- _Set task_
From the entries that follow, list every line in which the string "slide" appears.

- _Record excerpts_

-=-=-

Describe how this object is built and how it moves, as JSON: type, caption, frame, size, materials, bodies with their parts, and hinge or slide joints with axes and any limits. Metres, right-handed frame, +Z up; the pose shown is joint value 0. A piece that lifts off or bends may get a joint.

-=-=-

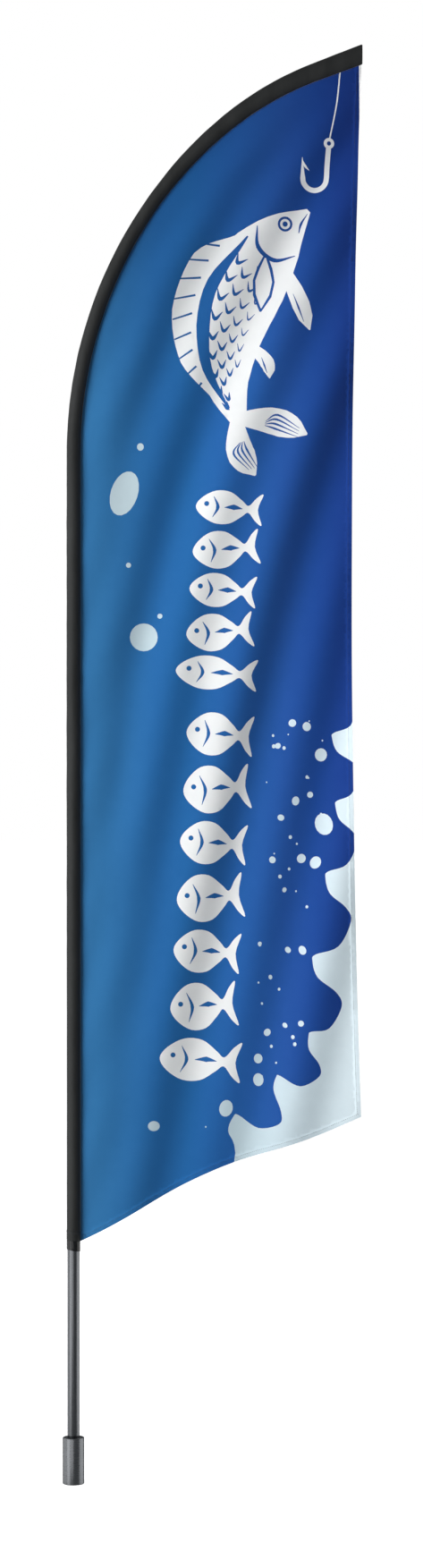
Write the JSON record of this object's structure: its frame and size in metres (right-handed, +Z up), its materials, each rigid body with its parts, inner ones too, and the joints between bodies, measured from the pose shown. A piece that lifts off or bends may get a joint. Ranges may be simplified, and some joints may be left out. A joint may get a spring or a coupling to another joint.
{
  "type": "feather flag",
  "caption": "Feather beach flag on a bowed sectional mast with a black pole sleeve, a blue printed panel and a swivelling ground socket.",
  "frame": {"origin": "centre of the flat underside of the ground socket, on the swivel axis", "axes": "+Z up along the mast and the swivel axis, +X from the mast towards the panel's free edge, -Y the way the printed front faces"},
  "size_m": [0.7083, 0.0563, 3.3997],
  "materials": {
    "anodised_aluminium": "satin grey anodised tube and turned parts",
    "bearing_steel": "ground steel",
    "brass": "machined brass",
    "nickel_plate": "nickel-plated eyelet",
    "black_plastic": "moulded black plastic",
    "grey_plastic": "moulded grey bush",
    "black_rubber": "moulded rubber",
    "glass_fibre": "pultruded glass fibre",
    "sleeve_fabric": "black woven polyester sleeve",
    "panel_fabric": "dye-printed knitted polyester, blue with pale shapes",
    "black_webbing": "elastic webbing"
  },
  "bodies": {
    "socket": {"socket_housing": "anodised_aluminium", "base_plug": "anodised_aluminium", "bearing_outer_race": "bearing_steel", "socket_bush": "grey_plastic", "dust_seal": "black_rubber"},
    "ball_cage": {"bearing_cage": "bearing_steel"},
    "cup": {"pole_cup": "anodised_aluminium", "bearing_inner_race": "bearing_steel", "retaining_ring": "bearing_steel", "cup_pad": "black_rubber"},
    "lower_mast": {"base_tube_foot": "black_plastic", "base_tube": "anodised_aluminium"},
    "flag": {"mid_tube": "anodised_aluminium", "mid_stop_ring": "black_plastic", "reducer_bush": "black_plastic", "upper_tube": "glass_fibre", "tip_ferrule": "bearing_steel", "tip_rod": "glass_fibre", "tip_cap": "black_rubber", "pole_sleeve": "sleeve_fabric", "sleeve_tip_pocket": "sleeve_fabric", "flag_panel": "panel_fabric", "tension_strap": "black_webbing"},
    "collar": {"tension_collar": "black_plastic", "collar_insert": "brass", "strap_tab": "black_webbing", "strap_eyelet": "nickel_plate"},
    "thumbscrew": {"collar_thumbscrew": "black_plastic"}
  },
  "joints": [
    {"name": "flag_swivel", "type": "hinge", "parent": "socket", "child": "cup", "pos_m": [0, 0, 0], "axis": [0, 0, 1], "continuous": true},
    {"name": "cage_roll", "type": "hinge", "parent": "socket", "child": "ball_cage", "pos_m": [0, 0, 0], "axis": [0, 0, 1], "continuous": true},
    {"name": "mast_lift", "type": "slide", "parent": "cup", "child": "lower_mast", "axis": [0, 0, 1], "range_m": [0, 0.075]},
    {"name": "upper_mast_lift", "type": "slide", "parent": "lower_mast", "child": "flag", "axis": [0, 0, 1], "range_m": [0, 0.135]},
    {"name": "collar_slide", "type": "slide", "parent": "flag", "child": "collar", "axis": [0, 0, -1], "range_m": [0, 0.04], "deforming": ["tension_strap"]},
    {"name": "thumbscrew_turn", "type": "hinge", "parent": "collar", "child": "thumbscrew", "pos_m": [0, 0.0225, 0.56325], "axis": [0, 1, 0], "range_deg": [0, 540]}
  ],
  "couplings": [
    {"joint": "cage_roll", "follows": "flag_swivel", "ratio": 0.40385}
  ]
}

-=-=-

- _Solution to this exercise_
Describe how this object is built and how it moves, as JSON: type, caption, frame, size, materials, bodies with their parts, and hinge or slide joints with axes and any limits. Metres, right-handed frame, +Z up; the pose shown is joint value 0. A piece that lifts off or bends may get a joint.
    {"name": "mast_lift", "type": "slide", "parent": "cup", "child": "lower_mast", "axis": [0, 0, 1], "range_m": [0, 0.075]},
    {"name": "upper_mast_lift", "type": "slide", "parent": "lower_mast", "child": "flag", "axis": [0, 0, 1], "range_m": [0, 0.135]},
    {"name": "collar_slide", "type": "slide", "parent": "flag", "child": "collar", "axis": [0, 0, -1], "range_m": [0, 0.04], "deforming": ["tension_strap"]},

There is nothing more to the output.